In every instance, I’d rather hang out with the tasteless douches in the “racist” getups than the sourpussed killjoys who are play-acting as if they’ve been stabbed in the heart.
On her blog, 24-year-old STARS president Sarah Williams approvingly quotes someone who paints “White people” with as broad a brush as Tom Sawyer was given to paint that fence:
White privilege isn’t like a knapsack…it is like a toy box. And White people will scream and cry and throw a tantrum if you so much as threaten to take away one of their toys.

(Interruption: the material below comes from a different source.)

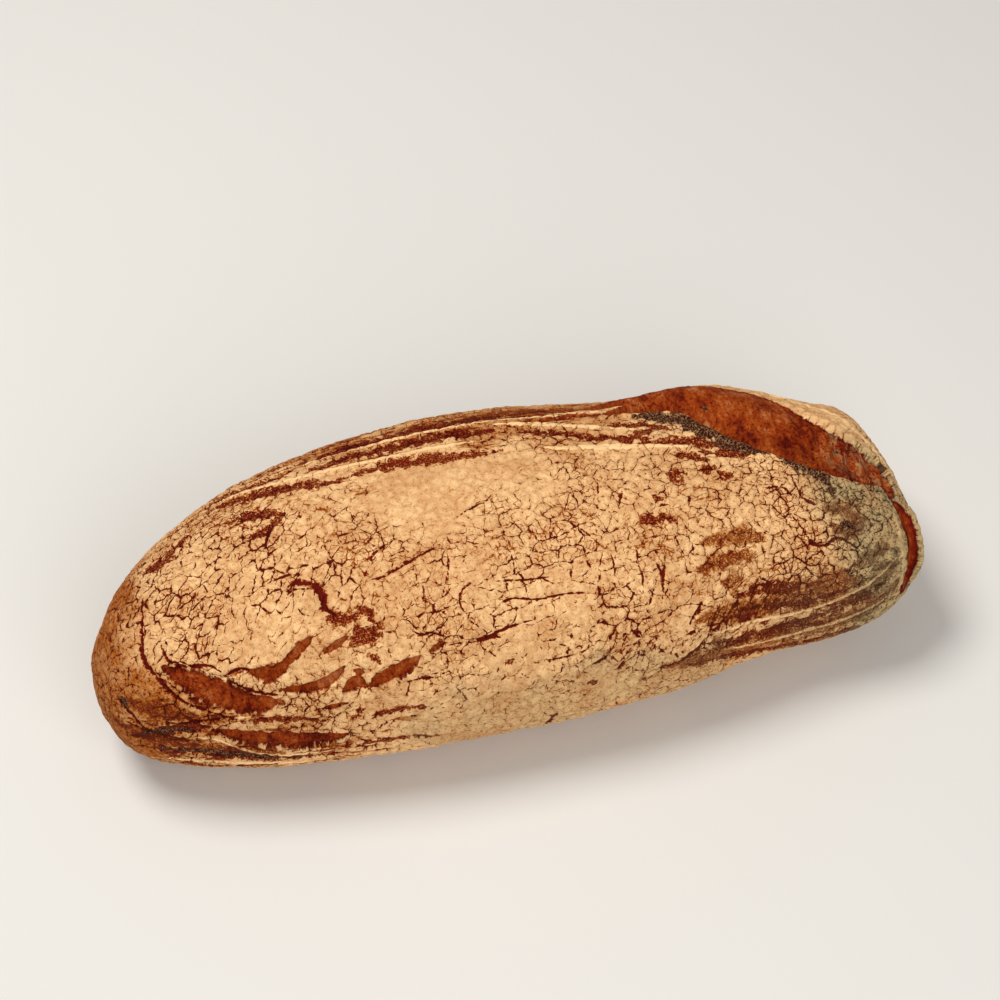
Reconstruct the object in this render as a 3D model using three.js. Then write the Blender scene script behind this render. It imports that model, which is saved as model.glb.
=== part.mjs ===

Racist and otherwise offensive Halloween costumes are one of the many toys that White people are used to playing with.
Williams, a political-science major who describes herself as an “Obama intern,” is following in the bold, noble, inane tradition of predecessors such as a watchdog organization that monitors “racist” costumes and a Washington City Paper scribe who in 2009 offered a helpful guide about “How to Inform a Friend Their Halloween Costume Is Racist.”
Such scowling crusaders are the spiritual brethren and sistren of Brooklyn City Councilman Charles Barron, who this year successfully screeched, clawed, and hollered to have a hanging dreadlocked effigy removed from public sight because it was “racist…reprehensible…horrific” and “not funny.” Similar faux outrages about Halloween noose imagery occurred this year in Michigan and Pennsylvania. Last year an Illinois man faced chest-beating censorious caterwauling after featuring a “hanging man” display on his lawn with a mask that was “grey with brown and red tones.” Without incident, he had displayed the same lynched mannequin for “several years,” only with a lighter-hued mask that he replaced after it melted in summer storage.